Asymmetric Response Optoelectronic Device Based on Femtosecond-Laser-Irradiated Perovskite

We have explored an asymmetric optoelectronic response of an FAPb(I_0.8Br_0.2)₃ (FA = formamidine) perovskite device irradiated by a femtosecond (fs) laser at different laser-fluence values. Photoluminescence (PL) spectra indicated a blue shift from 772 nm (1.606 eV) to 745 nm (1.664 eV) and more than 80% quenching of the irradiated perovskite. The blue shift of the PL spectra can be attributed to compositional variation, which was confirmed through elemental analysis and X-ray diffraction.
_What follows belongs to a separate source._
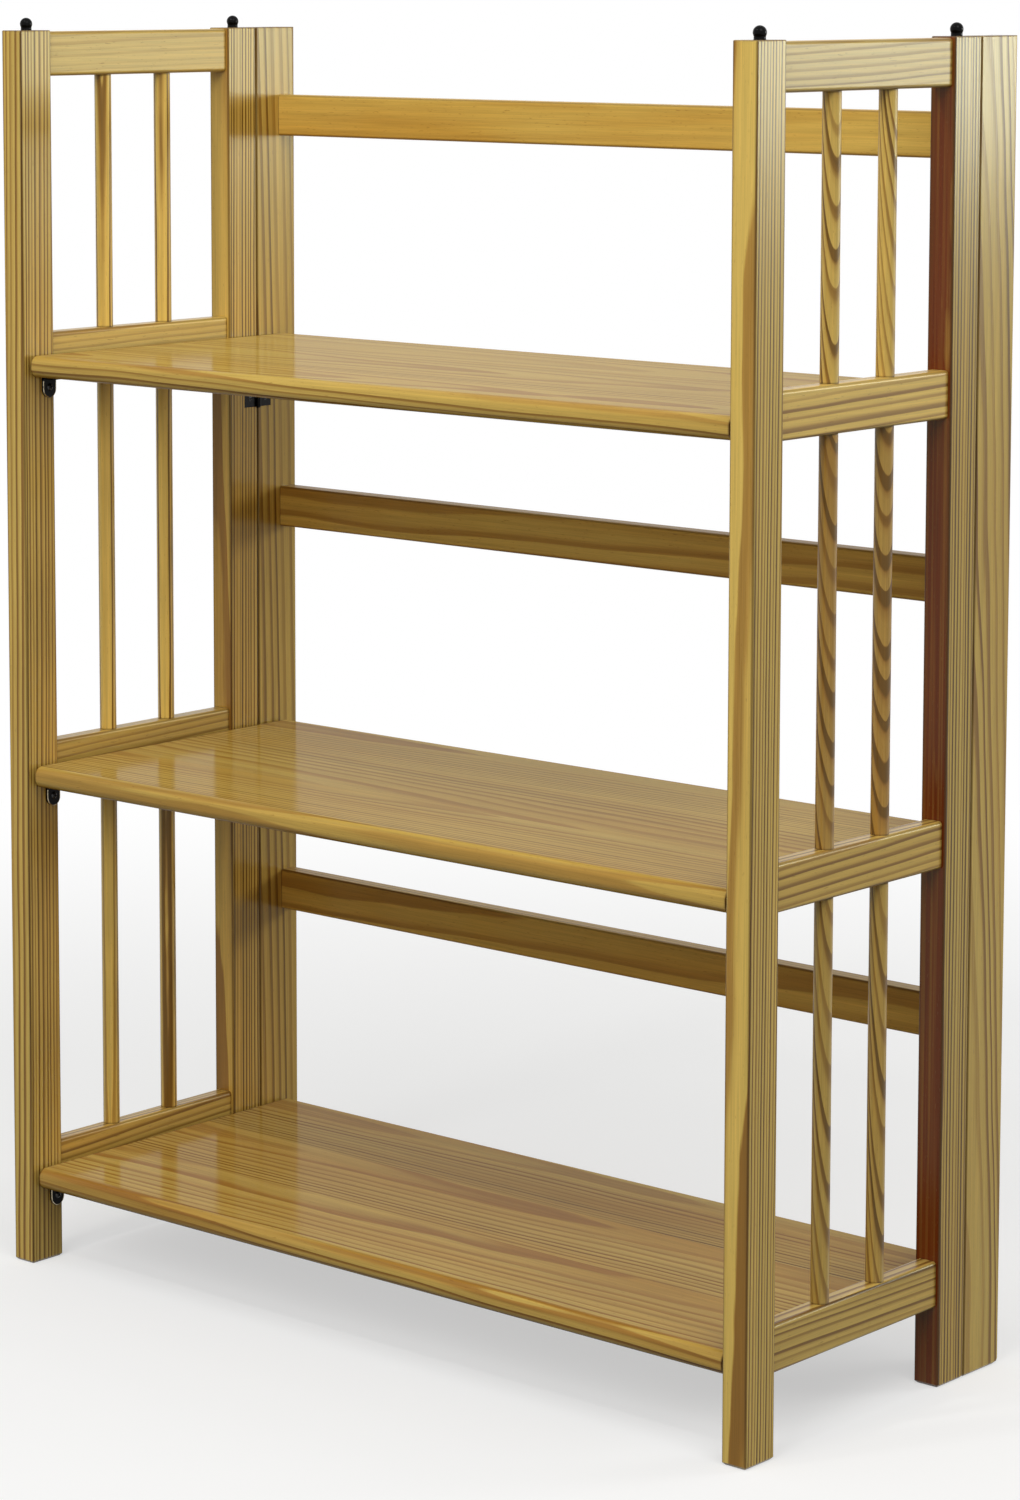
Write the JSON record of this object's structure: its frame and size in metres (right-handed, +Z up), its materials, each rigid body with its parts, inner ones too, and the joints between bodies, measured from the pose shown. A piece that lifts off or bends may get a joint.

Two distinct characteristic time constants 193-46 ps and 1.9-0.61 ns were obtained by using fs transient absorption spectroscopy. The fast one represents recombination at the interface, whereas the slow one represents band-to-band recombination in the interior of the grain. Interestingly, after the perovskite was irradiated by a femtosecond laser with an appropriate laser fluence (0.135 J/cm²), an asymmetric I-V characteristic was achieved, which should result from irreversible electric domain deflection. Due to the electron-phonon scattering induced by defects, the degree of asymmetry was sensitive to the illumination power. As the photosensitive asymmetric I-V characteristics have a bearing on its photoelectric properties, the findings would be of value in photodiode, memory, and other photoelectric devices.